Data entries
--- Begin ---
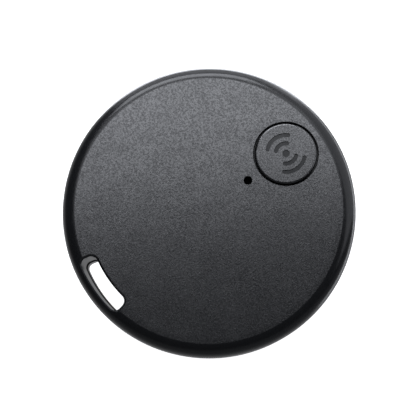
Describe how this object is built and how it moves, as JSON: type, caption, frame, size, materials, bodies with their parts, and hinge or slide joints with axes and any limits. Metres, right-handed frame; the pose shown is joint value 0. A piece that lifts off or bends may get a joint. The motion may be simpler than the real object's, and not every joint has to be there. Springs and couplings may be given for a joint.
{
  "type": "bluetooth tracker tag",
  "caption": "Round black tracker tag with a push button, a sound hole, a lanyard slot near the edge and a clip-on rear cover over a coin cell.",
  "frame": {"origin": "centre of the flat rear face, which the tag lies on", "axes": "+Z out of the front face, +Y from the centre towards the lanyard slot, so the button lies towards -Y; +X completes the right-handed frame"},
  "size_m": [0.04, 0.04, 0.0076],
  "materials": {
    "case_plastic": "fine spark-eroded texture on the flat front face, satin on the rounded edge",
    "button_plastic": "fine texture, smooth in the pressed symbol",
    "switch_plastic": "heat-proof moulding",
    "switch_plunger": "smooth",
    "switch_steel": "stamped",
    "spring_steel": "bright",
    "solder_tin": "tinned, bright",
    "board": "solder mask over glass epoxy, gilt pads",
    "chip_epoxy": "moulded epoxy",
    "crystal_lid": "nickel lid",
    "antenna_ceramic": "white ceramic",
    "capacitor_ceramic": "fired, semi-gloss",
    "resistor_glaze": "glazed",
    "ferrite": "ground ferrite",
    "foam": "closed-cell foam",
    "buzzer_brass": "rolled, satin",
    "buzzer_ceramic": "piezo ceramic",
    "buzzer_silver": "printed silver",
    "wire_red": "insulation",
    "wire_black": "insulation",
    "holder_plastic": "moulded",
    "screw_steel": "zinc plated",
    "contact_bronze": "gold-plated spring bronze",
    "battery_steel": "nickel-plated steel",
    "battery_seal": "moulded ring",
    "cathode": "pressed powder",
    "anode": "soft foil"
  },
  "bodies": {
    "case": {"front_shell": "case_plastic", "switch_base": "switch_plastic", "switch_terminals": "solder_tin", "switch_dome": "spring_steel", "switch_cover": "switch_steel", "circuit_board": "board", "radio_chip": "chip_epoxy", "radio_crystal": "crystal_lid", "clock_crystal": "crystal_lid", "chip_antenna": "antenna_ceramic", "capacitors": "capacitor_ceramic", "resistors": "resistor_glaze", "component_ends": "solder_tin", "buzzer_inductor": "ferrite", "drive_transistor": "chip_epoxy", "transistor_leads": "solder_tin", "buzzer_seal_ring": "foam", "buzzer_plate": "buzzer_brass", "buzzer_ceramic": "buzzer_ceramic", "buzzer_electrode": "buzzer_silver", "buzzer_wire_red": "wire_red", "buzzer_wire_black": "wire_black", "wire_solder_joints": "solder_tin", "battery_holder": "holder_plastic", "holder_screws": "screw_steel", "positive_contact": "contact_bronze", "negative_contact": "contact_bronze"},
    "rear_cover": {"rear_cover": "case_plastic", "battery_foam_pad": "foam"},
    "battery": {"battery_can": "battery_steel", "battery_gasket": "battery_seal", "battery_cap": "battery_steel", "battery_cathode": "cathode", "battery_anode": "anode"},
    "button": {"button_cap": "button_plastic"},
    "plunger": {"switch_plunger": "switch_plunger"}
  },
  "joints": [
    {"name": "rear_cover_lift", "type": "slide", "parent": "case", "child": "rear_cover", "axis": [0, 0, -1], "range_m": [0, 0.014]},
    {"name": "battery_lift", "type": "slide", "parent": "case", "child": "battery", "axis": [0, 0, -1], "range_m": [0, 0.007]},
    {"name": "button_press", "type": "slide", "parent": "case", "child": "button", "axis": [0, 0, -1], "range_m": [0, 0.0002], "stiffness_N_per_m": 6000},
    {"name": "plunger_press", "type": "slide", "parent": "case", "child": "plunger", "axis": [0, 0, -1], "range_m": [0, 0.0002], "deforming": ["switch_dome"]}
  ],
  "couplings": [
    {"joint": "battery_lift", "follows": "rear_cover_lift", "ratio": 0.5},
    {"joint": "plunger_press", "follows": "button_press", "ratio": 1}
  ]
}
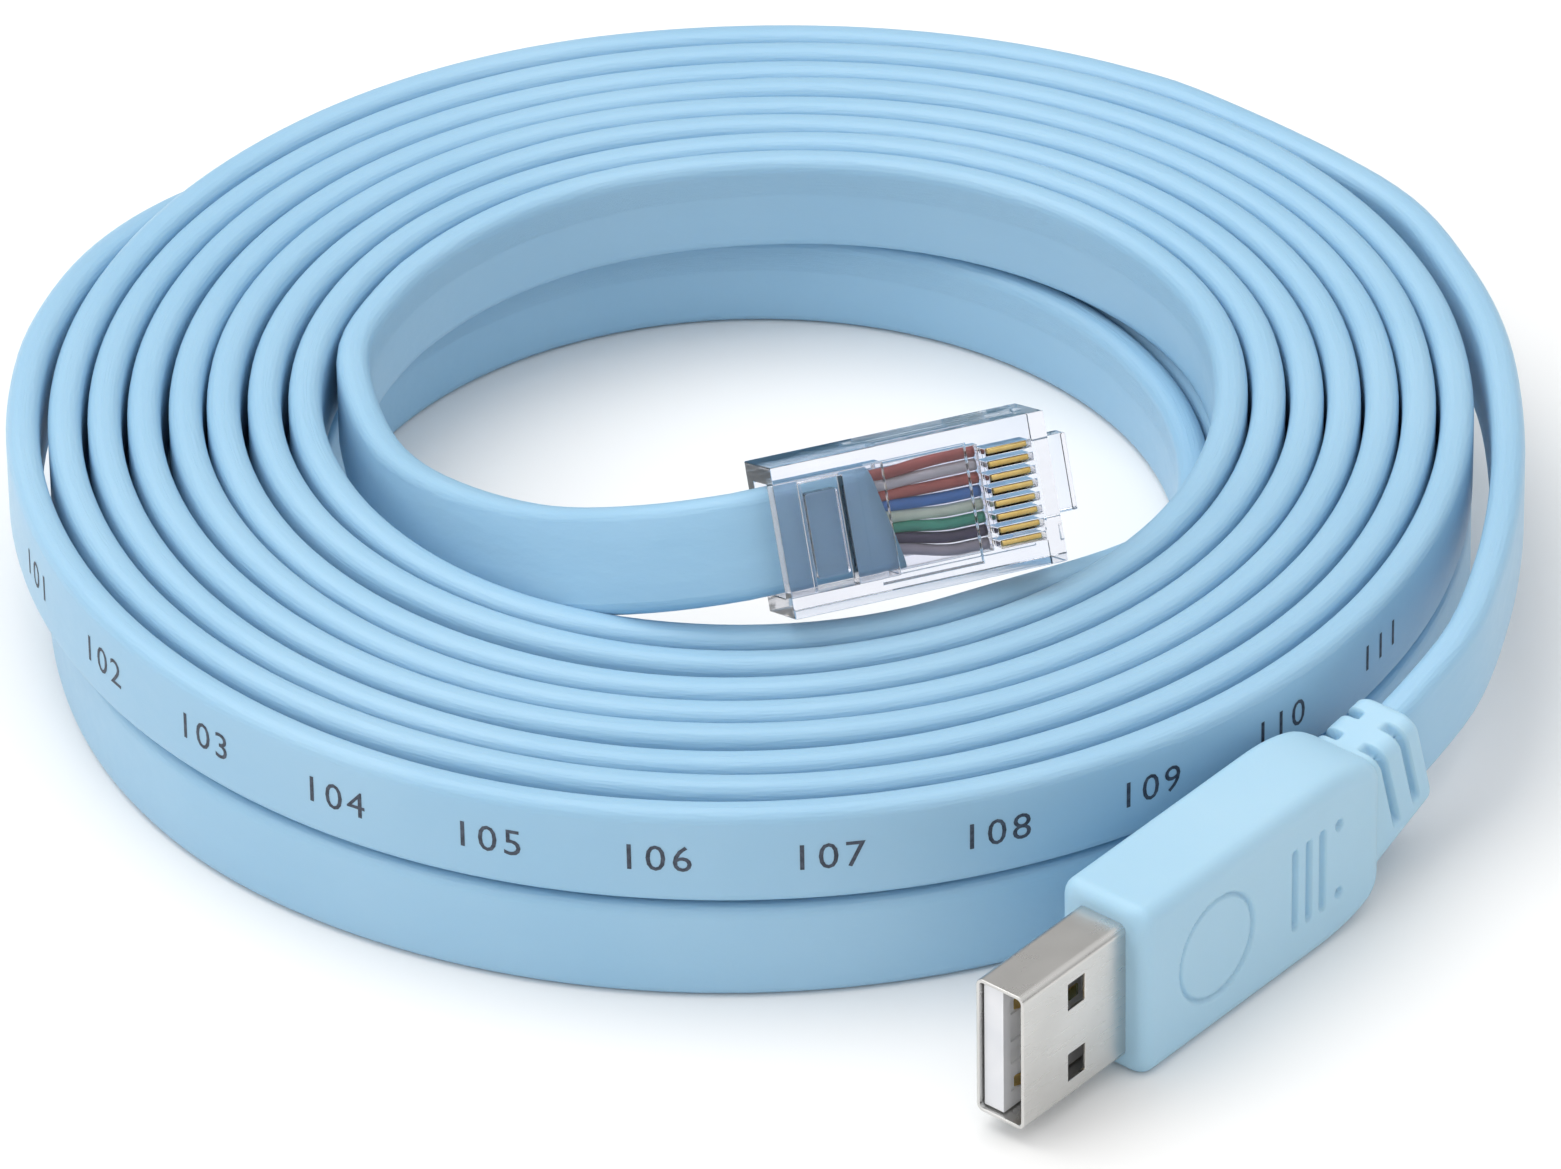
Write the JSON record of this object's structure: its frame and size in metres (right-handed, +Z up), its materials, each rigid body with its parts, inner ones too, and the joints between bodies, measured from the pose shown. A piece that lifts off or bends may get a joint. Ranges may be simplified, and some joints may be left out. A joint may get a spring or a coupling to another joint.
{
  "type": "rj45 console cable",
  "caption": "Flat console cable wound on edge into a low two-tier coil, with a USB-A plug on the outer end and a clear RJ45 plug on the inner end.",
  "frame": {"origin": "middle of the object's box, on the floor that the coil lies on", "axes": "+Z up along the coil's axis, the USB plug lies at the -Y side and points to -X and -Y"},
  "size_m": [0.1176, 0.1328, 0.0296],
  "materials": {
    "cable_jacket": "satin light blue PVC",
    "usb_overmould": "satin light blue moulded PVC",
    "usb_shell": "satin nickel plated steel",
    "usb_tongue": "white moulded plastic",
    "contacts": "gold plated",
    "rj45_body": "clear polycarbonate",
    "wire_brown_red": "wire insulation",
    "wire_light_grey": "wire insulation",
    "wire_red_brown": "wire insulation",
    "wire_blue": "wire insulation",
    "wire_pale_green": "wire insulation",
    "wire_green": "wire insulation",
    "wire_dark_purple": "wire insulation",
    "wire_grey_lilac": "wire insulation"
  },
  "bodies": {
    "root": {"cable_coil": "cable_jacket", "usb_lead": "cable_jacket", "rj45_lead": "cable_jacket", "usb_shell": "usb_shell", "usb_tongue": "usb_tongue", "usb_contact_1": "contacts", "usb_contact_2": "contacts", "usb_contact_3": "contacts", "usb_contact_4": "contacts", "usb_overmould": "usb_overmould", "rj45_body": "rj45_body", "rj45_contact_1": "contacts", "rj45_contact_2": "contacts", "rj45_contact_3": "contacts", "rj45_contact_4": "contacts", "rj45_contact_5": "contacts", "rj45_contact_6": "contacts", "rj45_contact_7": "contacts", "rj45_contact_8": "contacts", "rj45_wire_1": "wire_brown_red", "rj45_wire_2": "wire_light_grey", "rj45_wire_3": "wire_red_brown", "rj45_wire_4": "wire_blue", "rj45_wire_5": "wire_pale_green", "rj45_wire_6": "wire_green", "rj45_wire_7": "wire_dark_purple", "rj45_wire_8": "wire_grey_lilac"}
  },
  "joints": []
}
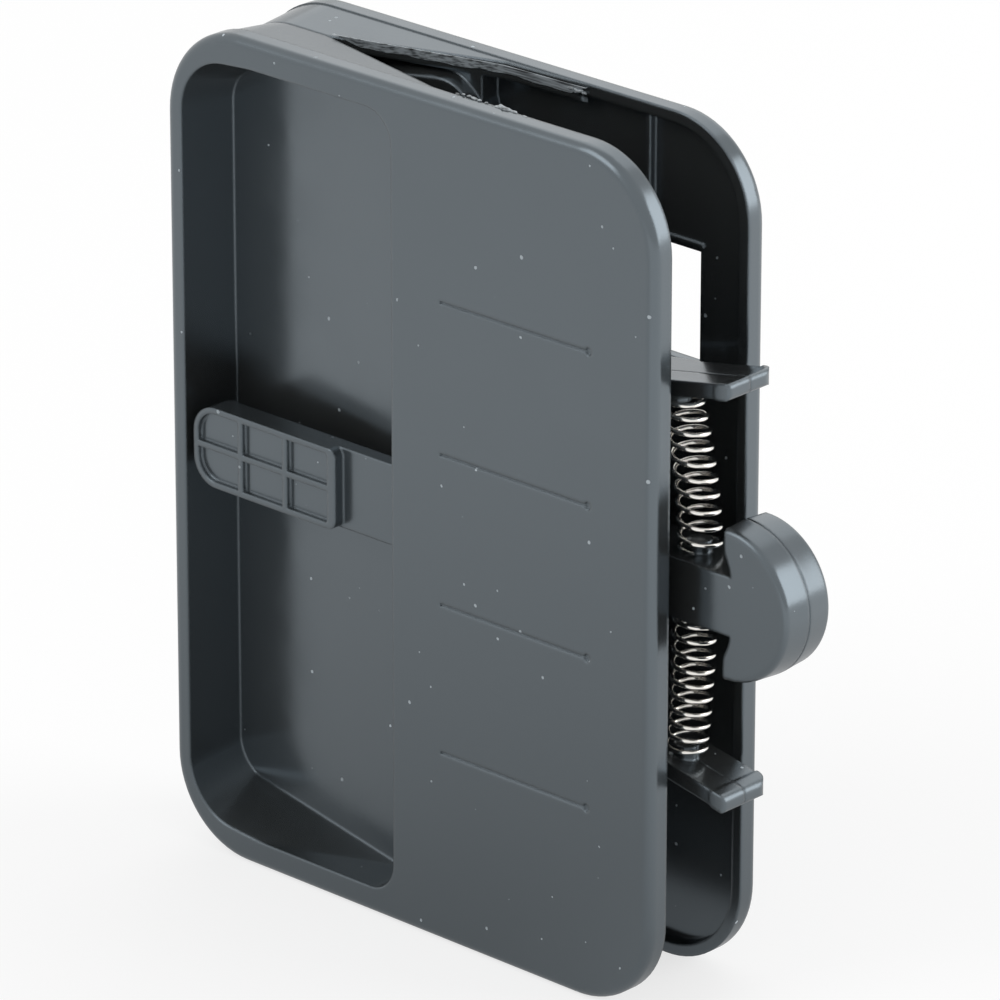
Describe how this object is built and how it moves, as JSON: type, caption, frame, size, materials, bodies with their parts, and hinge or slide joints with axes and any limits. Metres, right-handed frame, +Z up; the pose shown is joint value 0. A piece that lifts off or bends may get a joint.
--- End ---
**TASK REQUIREMENTS:** Please set down all the data word for word.

**RESPONSE TO THIS EXERCISE:**
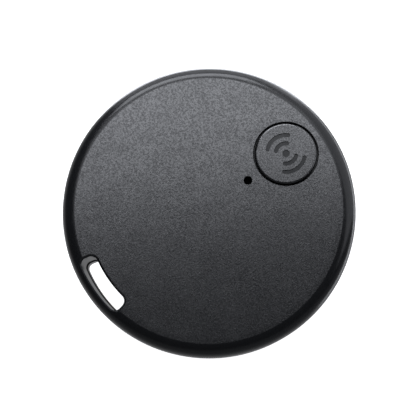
Describe how this object is built and how it moves, as JSON: type, caption, frame, size, materials, bodies with their parts, and hinge or slide joints with axes and any limits. Metres, right-handed frame; the pose shown is joint value 0. A piece that lifts off or bends may get a joint. The motion may be simpler than the real object's, and not every joint has to be there. Springs and couplings may be given for a joint.
{
  "type": "bluetooth tracker tag",
  "caption": "Round black tracker tag with a push button, a sound hole, a lanyard slot near the edge and a clip-on rear cover over a coin cell.",
  "frame": {"origin": "centre of the flat rear face, which the tag lies on", "axes": "+Z out of the front face, +Y from the centre towards the lanyard slot, so the button lies towards -Y; +X completes the right-handed frame"},
  "size_m": [0.04, 0.04, 0.0076],
  "materials": {
    "case_plastic": "fine spark-eroded texture on the flat front face, satin on the rounded edge",
    "button_plastic": "fine texture, smooth in the pressed symbol",
    "switch_plastic": "heat-proof moulding",
    "switch_plunger": "smooth",
    "switch_steel": "stamped",
    "spring_steel": "bright",
    "solder_tin": "tinned, bright",
    "board": "solder mask over glass epoxy, gilt pads",
    "chip_epoxy": "moulded epoxy",
    "crystal_lid": "nickel lid",
    "antenna_ceramic": "white ceramic",
    "capacitor_ceramic": "fired, semi-gloss",
    "resistor_glaze": "glazed",
    "ferrite": "ground ferrite",
    "foam": "closed-cell foam",
    "buzzer_brass": "rolled, satin",
    "buzzer_ceramic": "piezo ceramic",
    "buzzer_silver": "printed silver",
    "wire_red": "insulation",
    "wire_black": "insulation",
    "holder_plastic": "moulded",
    "screw_steel": "zinc plated",
    "contact_bronze": "gold-plated spring bronze",
    "battery_steel": "nickel-plated steel",
    "battery_seal": "moulded ring",
    "cathode": "pressed powder",
    "anode": "soft foil"
  },
  "bodies": {
    "case": {"front_shell": "case_plastic", "switch_base": "switch_plastic", "switch_terminals": "solder_tin", "switch_dome": "spring_steel", "switch_cover": "switch_steel", "circuit_board": "board", "radio_chip": "chip_epoxy", "radio_crystal": "crystal_lid", "clock_crystal": "crystal_lid", "chip_antenna": "antenna_ceramic", "capacitors": "capacitor_ceramic", "resistors": "resistor_glaze", "component_ends": "solder_tin", "buzzer_inductor": "ferrite", "drive_transistor": "chip_epoxy", "transistor_leads": "solder_tin", "buzzer_seal_ring": "foam", "buzzer_plate": "buzzer_brass", "buzzer_ceramic": "buzzer_ceramic", "buzzer_electrode": "buzzer_silver", "buzzer_wire_red": "wire_red", "buzzer_wire_black": "wire_black", "wire_solder_joints": "solder_tin", "battery_holder": "holder_plastic", "holder_screws": "screw_steel", "positive_contact": "contact_bronze", "negative_contact": "contact_bronze"},
    "rear_cover": {"rear_cover": "case_plastic", "battery_foam_pad": "foam"},
    "battery": {"battery_can": "battery_steel", "battery_gasket": "battery_seal", "battery_cap": "battery_steel", "battery_cathode": "cathode", "battery_anode": "anode"},
    "button": {"button_cap": "button_plastic"},
    "plunger": {"switch_plunger": "switch_plunger"}
  },
  "joints": [
    {"name": "rear_cover_lift", "type": "slide", "parent": "case", "child": "rear_cover", "axis": [0, 0, -1], "range_m": [0, 0.014]},
    {"name": "battery_lift", "type": "slide", "parent": "case", "child": "battery", "axis": [0, 0, -1], "range_m": [0, 0.007]},
    {"name": "button_press", "type": "slide", "parent": "case", "child": "button", "axis": [0, 0, -1], "range_m": [0, 0.0002], "stiffness_N_per_m": 6000},
    {"name": "plunger_press", "type": "slide", "parent": "case", "child": "plunger", "axis": [0, 0, -1], "range_m": [0, 0.0002], "deforming": ["switch_dome"]}
  ],
  "couplings": [
    {"joint": "battery_lift", "follows": "rear_cover_lift", "ratio": 0.5},
    {"joint": "plunger_press", "follows": "button_press", "ratio": 1}
  ]
}
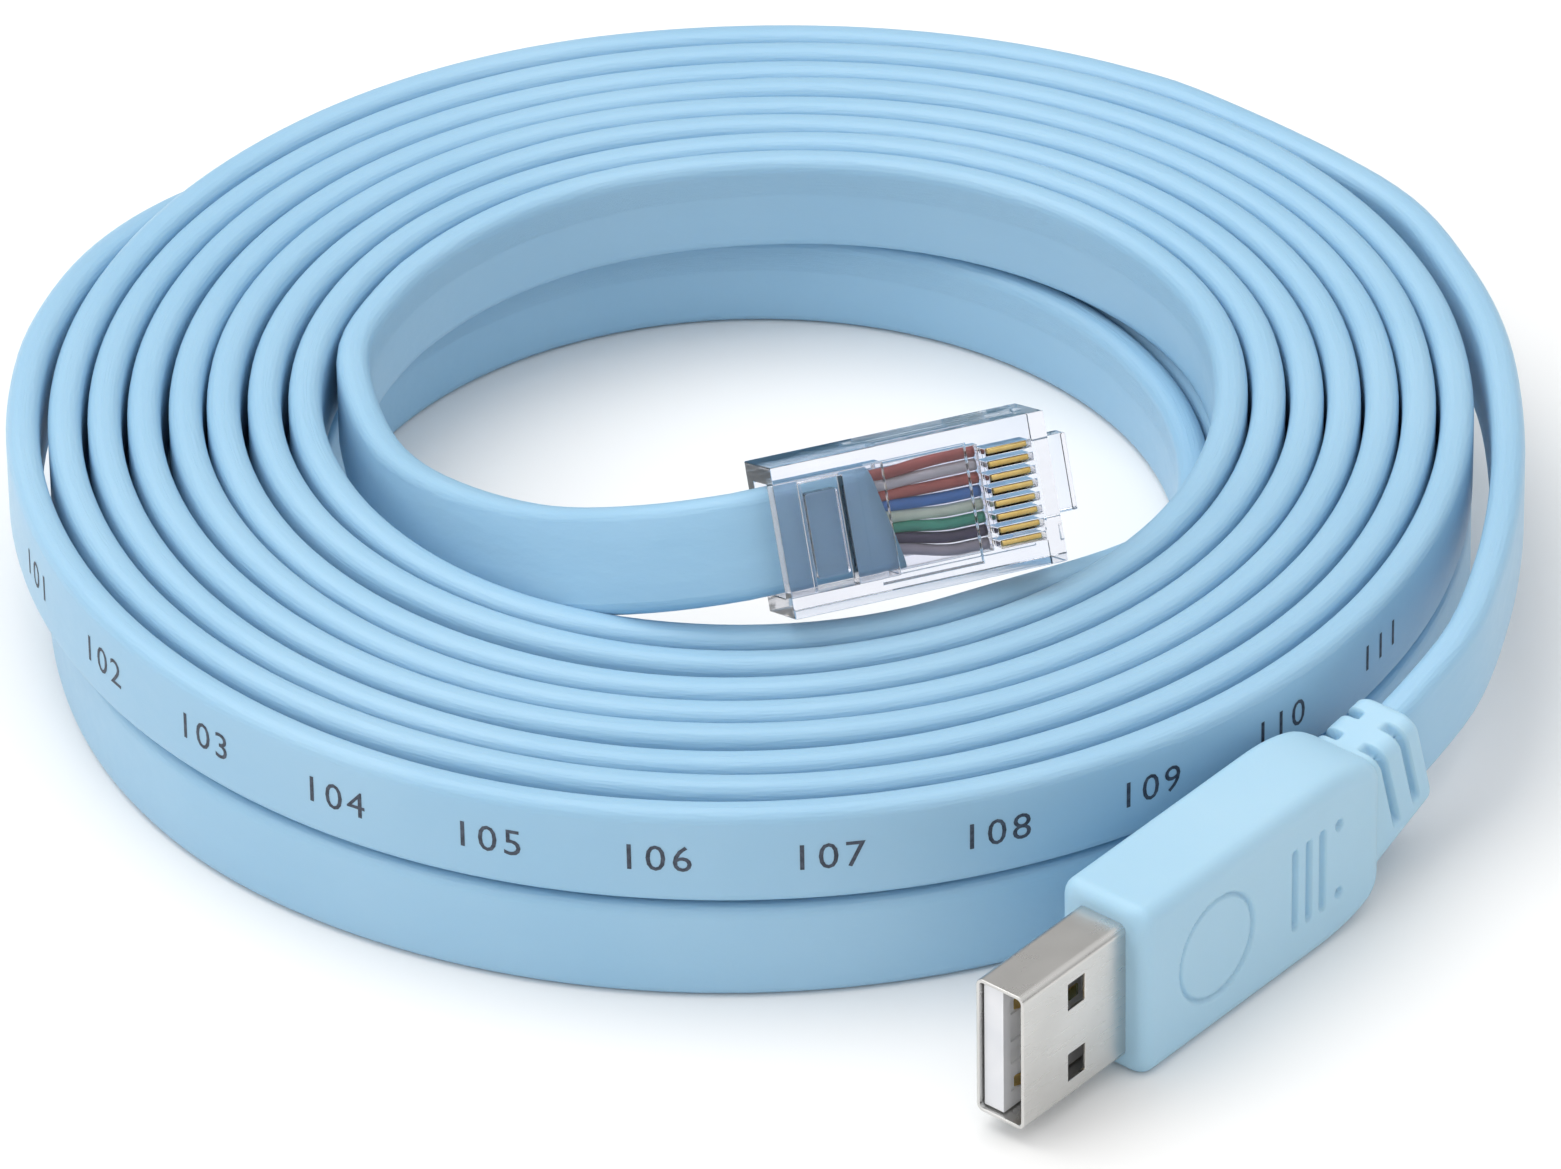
Write the JSON record of this object's structure: its frame and size in metres (right-handed, +Z up), its materials, each rigid body with its parts, inner ones too, and the joints between bodies, measured from the pose shown. A piece that lifts off or bends may get a joint. Ranges may be simplified, and some joints may be left out. A joint may get a spring or a coupling to another joint.
{
  "type": "rj45 console cable",
  "caption": "Flat console cable wound on edge into a low two-tier coil, with a USB-A plug on the outer end and a clear RJ45 plug on the inner end.",
  "frame": {"origin": "middle of the object's box, on the floor that the coil lies on", "axes": "+Z up along the coil's axis, the USB plug lies at the -Y side and points to -X and -Y"},
  "size_m": [0.1176, 0.1328, 0.0296],
  "materials": {
    "cable_jacket": "satin light blue PVC",
    "usb_overmould": "satin light blue moulded PVC",
    "usb_shell": "satin nickel plated steel",
    "usb_tongue": "white moulded plastic",
    "contacts": "gold plated",
    "rj45_body": "clear polycarbonate",
    "wire_brown_red": "wire insulation",
    "wire_light_grey": "wire insulation",
    "wire_red_brown": "wire insulation",
    "wire_blue": "wire insulation",
    "wire_pale_green": "wire insulation",
    "wire_green": "wire insulation",
    "wire_dark_purple": "wire insulation",
    "wire_grey_lilac": "wire insulation"
  },
  "bodies": {
    "root": {"cable_coil": "cable_jacket", "usb_lead": "cable_jacket", "rj45_lead": "cable_jacket", "usb_shell": "usb_shell", "usb_tongue": "usb_tongue", "usb_contact_1": "contacts", "usb_contact_2": "contacts", "usb_contact_3": "contacts", "usb_contact_4": "contacts", "usb_overmould": "usb_overmould", "rj45_body": "rj45_body", "rj45_contact_1": "contacts", "rj45_contact_2": "contacts", "rj45_contact_3": "contacts", "rj45_contact_4": "contacts", "rj45_contact_5": "contacts", "rj45_contact_6": "contacts", "rj45_contact_7": "contacts", "rj45_contact_8": "contacts", "rj45_wire_1": "wire_brown_red", "rj45_wire_2": "wire_light_grey", "rj45_wire_3": "wire_red_brown", "rj45_wire_4": "wire_blue", "rj45_wire_5": "wire_pale_green", "rj45_wire_6": "wire_green", "rj45_wire_7": "wire_dark_purple", "rj45_wire_8": "wire_grey_lilac"}
  },
  "joints": []
}
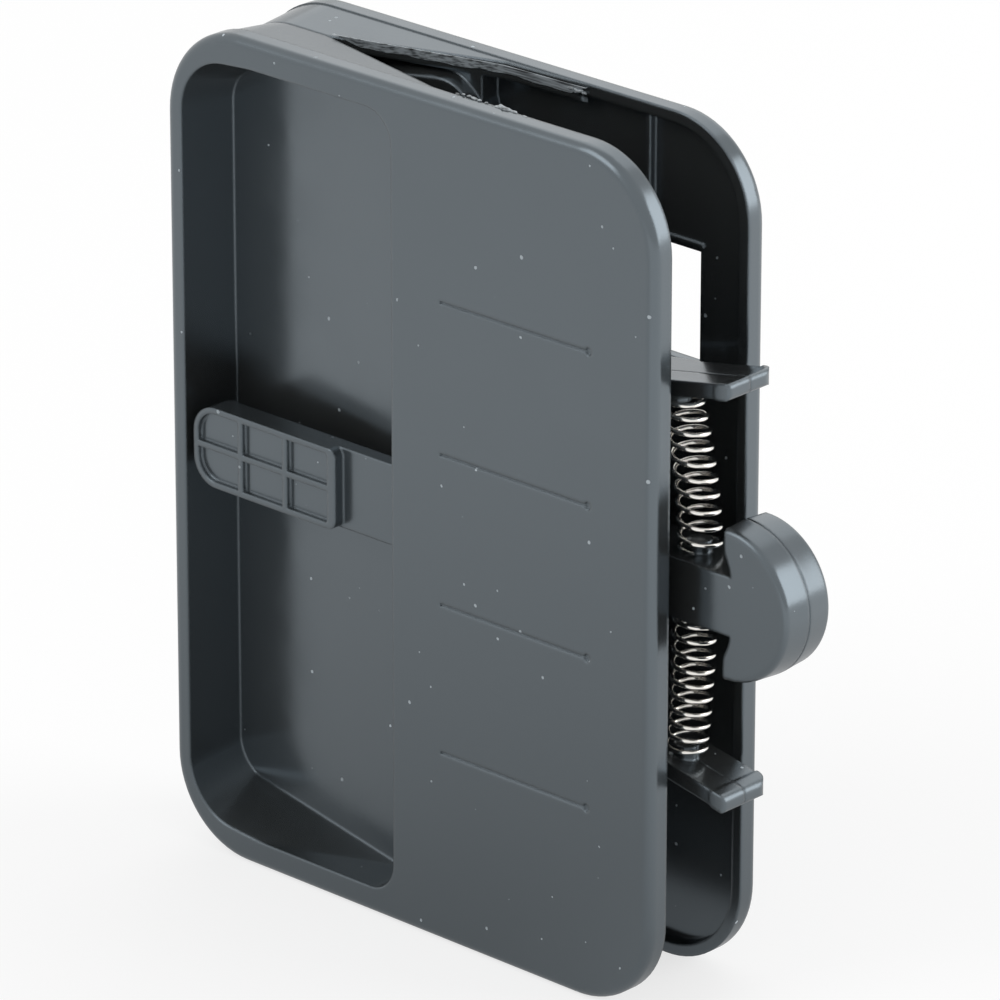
Describe how this object is built and how it moves, as JSON: type, caption, frame, size, materials, bodies with their parts, and hinge or slide joints with axes and any limits. Metres, right-handed frame, +Z up; the pose shown is joint value 0. A piece that lifts off or bends may get a joint.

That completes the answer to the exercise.